A financier who has worked on these deals added that wholesalers with good brands also have the added benefit of a line of income from licensing. This individual also noted that a wholesale business is not as capital intensive as the overhead required for retail operations.

David Scheiner, non-executive chairman of the Perry Ellis board, said the special committee conducted an independent process to “ensure the best outcome to maximize value for shareholders.” He added that upon closing, the deal “delivers an immediate cash premium,” which is in the best interest of all shareholders.

Oscar Feldenkreis said the company’s partners should benefit from its planned investments as a private firm, and that “Perry Ellis intends to be at the forefront of the crucial digital transformation of the apparel industry from marketing to e-commerce, to applications of artificial intelligence.”

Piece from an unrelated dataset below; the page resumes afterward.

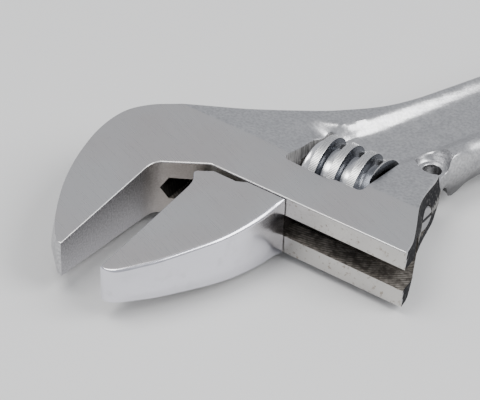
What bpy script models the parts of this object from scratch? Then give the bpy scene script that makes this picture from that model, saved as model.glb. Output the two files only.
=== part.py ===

George Feldenkreis said the deal opens a “new chapter” for the brand, noting the “markets that the company competes in have undergone transformative changes and that the ability to invest and innovate is limited by the short-term pressures of being a public firm.

The company under his chairmanship had made investments in its digital infrastructure, adding a photography and video studio, as well as a new digital system that now allows retailers to see the texture of fabrics in 3-D format. Sources have told WWD that the system shaves about two months from the production cycle because it eliminates a good portion of the typical sample-making. In the past, samples have typically cost Perry Ellis about 1 percent of the company’s total revenues, or in fiscal 2019 projections what would have been $8.6 million of the estimated annual revenue range of $855 million.

Those investments will continue, according to the former chairman, who said future investments he is planning are in digital innovation, artificial intelligence and marketing to support the long-term growth strategy of the company’s lifestyle brands.